**Written exercise:**
Report how many lines below contain the word "materials". Give only the number.
____________________
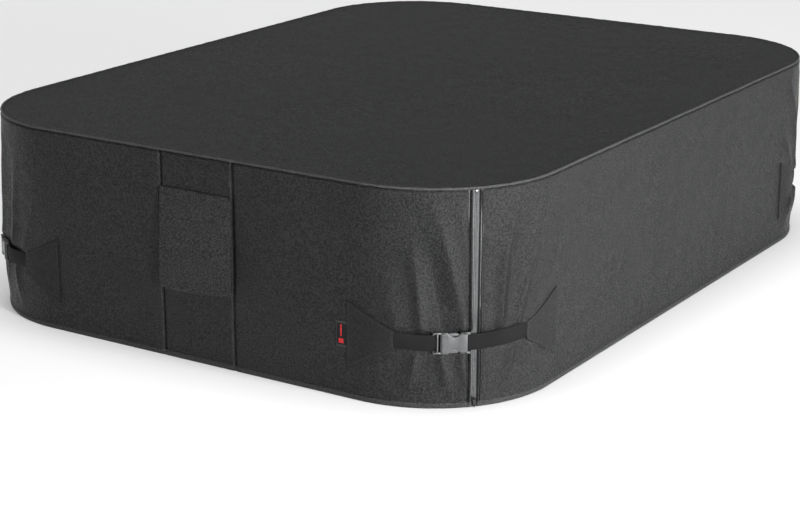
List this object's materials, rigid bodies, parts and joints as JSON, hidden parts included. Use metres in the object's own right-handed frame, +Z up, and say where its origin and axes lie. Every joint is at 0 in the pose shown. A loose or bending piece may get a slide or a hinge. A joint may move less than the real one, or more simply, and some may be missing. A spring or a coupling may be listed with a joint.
{
  "type": "spa cover",
  "caption": "Soft fabric cap with a flat top and a zipped skirt that fits over a rectangular portable spa, with hooded vents and buckled corner straps.",
  "frame": {"origin": "centre of the footprint, on the plane that the hem stands on", "axes": "+Z up, +Y along the length towards the back end, +X across the width towards the right-hand long side; the zip is at the corner of -Y and +X"},
  "size_m": [1.659, 2.1868, 0.547],
  "materials": {
    "cover_cloth": "matte",
    "edge_binding": "matte",
    "patch_cloth": "matte",
    "webbing": "matte",
    "vent_mesh": "matte",
    "zip_tape": "matte",
    "zip_coil": "satin",
    "zip_metal": "satin",
    "buckle_plastic": "satin",
    "label": "matte"
  },
  "bodies": {
    "cover": {"top_panel": "cover_cloth", "rim_piping": "edge_binding", "skirt_front_right": "cover_cloth", "skirt_right": "cover_cloth", "skirt_left": "cover_cloth", "hem_band": "edge_binding", "front_vent_panel": "cover_cloth", "front_vent_mesh": "vent_mesh", "back_vent_panel": "cover_cloth", "back_vent_mesh": "vent_mesh", "zip_tape_left": "zip_tape", "zip_tape_right": "zip_tape", "zip_coil_left": "zip_coil", "zip_coil_right": "zip_coil", "zip_top_stop": "zip_metal", "side_label": "label", "front_right_patch_end": "patch_cloth", "front_right_patch_side": "patch_cloth", "front_right_strap_adjusting": "webbing", "front_right_strap_fixed": "webbing", "front_right_buckle_socket": "buckle_plastic", "front_left_patch_end": "patch_cloth", "front_left_patch_side": "patch_cloth", "front_left_strap_adjusting": "webbing", "front_left_strap_fixed": "webbing", "front_left_buckle_socket": "buckle_plastic", "back_right_patch_end": "patch_cloth", "back_right_patch_side": "patch_cloth", "back_right_strap_adjusting": "webbing", "back_right_strap_fixed": "webbing", "back_right_buckle_socket": "buckle_plastic", "back_left_patch_end": "patch_cloth", "back_left_patch_side": "patch_cloth", "back_left_strap_adjusting": "webbing", "back_left_strap_fixed": "webbing", "back_left_buckle_socket": "buckle_plastic"},
    "front_flap": {"front_vent_flap": "patch_cloth"},
    "back_flap": {"back_vent_flap": "patch_cloth"},
    "zip_slider": {"zip_slider": "zip_metal"},
    "zip_pull": {"zip_pull": "zip_metal"},
    "front_right_insert": {"front_right_buckle_insert": "buckle_plastic", "front_right_strap_bight": "webbing"},
    "front_right_prong_upper": {"front_right_prong_upper": "buckle_plastic"},
    "front_right_prong_lower": {"front_right_prong_lower": "buckle_plastic"},
    "front_left_insert": {"front_left_buckle_insert": "buckle_plastic", "front_left_strap_bight": "webbing"},
    "front_left_prong_lower": {"front_left_prong_lower": "buckle_plastic"},
    "front_left_prong_upper": {"front_left_prong_upper": "buckle_plastic"},
    "back_right_insert": {"back_right_buckle_insert": "buckle_plastic", "back_right_strap_bight": "webbing"},
    "back_right_prong_lower": {"back_right_prong_lower": "buckle_plastic"},
    "back_right_prong_upper": {"back_right_prong_upper": "buckle_plastic"},
    "back_left_insert": {"back_left_buckle_insert": "buckle_plastic", "back_left_strap_bight": "webbing"},
    "back_left_prong_upper": {"back_left_prong_upper": "buckle_plastic"},
    "back_left_prong_lower": {"back_left_prong_lower": "buckle_plastic"}
  },
  "joints": [
    {"name": "front_flap_lift", "type": "hinge", "parent": "cover", "child": "front_flap", "pos_m": [0.006, -1.0814, 0.45], "axis": [-1, 0, 0], "range_deg": [0, 150]},
    {"name": "back_flap_lift", "type": "hinge", "parent": "cover", "child": "back_flap", "pos_m": [-0.006, 1.0814, 0.45], "axis": [1, 0, 0], "range_deg": [0, 150]},
    {"name": "zip_slide", "type": "slide", "parent": "cover", "child": "zip_slider", "axis": [0, 0, 1], "range_m": [0, 0.504]},
    {"name": "zip_pull_swing", "type": "hinge", "parent": "zip_slider", "child": "zip_pull", "pos_m": [0.74523, -0.96552, 0.023], "axis": [-0.6538, -0.7567, 0], "range_deg": [0, 170]},
    {"name": "front_right_release", "type": "slide", "parent": "cover", "child": "front_right_insert", "axis": [-0.7789, -0.6272, 0], "range_m": [0, 0.05], "deforming": ["front_right_prong_upper", "front_right_prong_lower"]},
    {"name": "front_right_prong_upper_press", "type": "hinge", "parent": "front_right_insert", "child": "front_right_prong_upper", "pos_m": [0.68883, -1.02476, 0.1875], "axis": [-0.6272, 0.7789, 0], "range_deg": [0, 7], "stiffness_Nm_per_rad": 1.5},
    {"name": "front_right_prong_lower_press", "type": "hinge", "parent": "front_right_insert", "child": "front_right_prong_lower", "pos_m": [0.68883, -1.02476, 0.1505], "axis": [0.6272, -0.7789, 0], "range_deg": [0, 7], "stiffness_Nm_per_rad": 1.5},
    {"name": "front_left_release", "type": "slide", "parent": "cover", "child": "front_left_insert", "axis": [0.7789, -0.6272, 0], "range_m": [0, 0.05], "deforming": ["front_left_prong_lower", "front_left_prong_upper"]},
    {"name": "front_left_prong_lower_press", "type": "hinge", "parent": "front_left_insert", "child": "front_left_prong_lower", "pos_m": [-0.68883, -1.02476, 0.1505], "axis": [0.6272, 0.7789, 0], "range_deg": [0, 7], "stiffness_Nm_per_rad": 1.5},
    {"name": "front_left_prong_upper_press", "type": "hinge", "parent": "front_left_insert", "child": "front_left_prong_upper", "pos_m": [-0.68883, -1.02476, 0.1875], "axis": [-0.6272, -0.7789, 0], "range_deg": [0, 7], "stiffness_Nm_per_rad": 1.5},
    {"name": "back_right_release", "type": "slide", "parent": "cover", "child": "back_right_insert", "axis": [-0.7789, 0.6272, 0], "range_m": [0, 0.05], "deforming": ["back_right_prong_lower", "back_right_prong_upper"]},
    {"name": "back_right_prong_lower_press", "type": "hinge", "parent": "back_right_insert", "child": "back_right_prong_lower", "pos_m": [0.68883, 1.02476, 0.1505], "axis": [-0.6272, -0.7789, 0], "range_deg": [0, 7], "stiffness_Nm_per_rad": 1.5},
    {"name": "back_right_prong_upper_press", "type": "hinge", "parent": "back_right_insert", "child": "back_right_prong_upper", "pos_m": [0.68883, 1.02476, 0.1875], "axis": [0.6272, 0.7789, 0], "range_deg": [0, 7], "stiffness_Nm_per_rad": 1.5},
    {"name": "back_left_release", "type": "slide", "parent": "cover", "child": "back_left_insert", "axis": [0.7789, 0.6272, 0], "range_m": [0, 0.05], "deforming": ["back_left_prong_upper", "back_left_prong_lower"]},
    {"name": "back_left_prong_upper_press", "type": "hinge", "parent": "back_left_insert", "child": "back_left_prong_upper", "pos_m": [-0.68883, 1.02476, 0.1875], "axis": [0.6272, -0.7789, 0], "range_deg": [0, 7], "stiffness_Nm_per_rad": 1.5},
    {"name": "back_left_prong_lower_press", "type": "hinge", "parent": "back_left_insert", "child": "back_left_prong_lower", "pos_m": [-0.68883, 1.02476, 0.1505], "axis": [-0.6272, 0.7789, 0], "range_deg": [0, 7], "stiffness_Nm_per_rad": 1.5}
  ]
}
____________________
**The result:**
2